Chapters 9 and 10 focus on the two-step fact-gathering process necessary to complete the petition, schedules, and statements required to be filed with the Clerk of the U.S. Bankruptcy Court. Fact gathering typically requires multiple communications with the client. As discussed in Chapter 9, each bankruptcy attorney should prepare a checklist of requested documents for clients to produce. The checklist should stress the importance of tendering all the documents on the list that are in the client’s possession and control. The checklist should identify a date by which the documents should be produced to the bankruptcy attorney. Chapter 10 focuses on the client questionnaire, which must be distinguished from the initial intake form completed at the time of the initial consultation. The initial intake form should be considered a brief summary of the prospective client’s financial position.

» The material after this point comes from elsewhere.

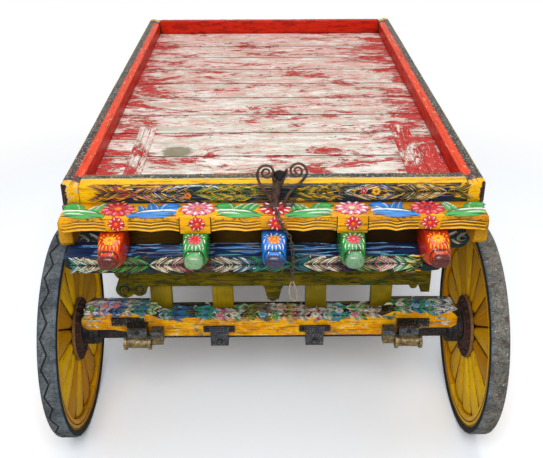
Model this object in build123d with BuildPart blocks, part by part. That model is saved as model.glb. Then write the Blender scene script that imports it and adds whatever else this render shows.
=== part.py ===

The Chapter 10 client questionnaire is over 50 pages long and provides the details necessary to complete the petition, schedules, and statements. A sample client questionnaire is provided.
Chapters 11, 12, and 13 present sample communication letters relating to the client’s duties and responsibilities AFTER the bankruptcy case was filed. Chapter 11 communications involve tendering the petition, schedules, and statements to the client and urging the client to review the documents for accuracy. Chapter 12 focuses on the § 341 meeting of creditors. Chapter 13 addresses post-petition responsibilities relating to mortgage payments, lease payments, anticipated outcomes, reaffirmation agreements, redemption rights, the automatic stay, adequate assurance deposits to utility companies, and the instructional course concerning personal financial management.
Finally, Chapter 14 offers sample evaluation forms to be sent to each client to help improve the bankruptcy attorney’s practice and increase profitability. Separate evaluation forms relate to the initial consultation, the § 341 meeting of creditors, and the conclusion of the case.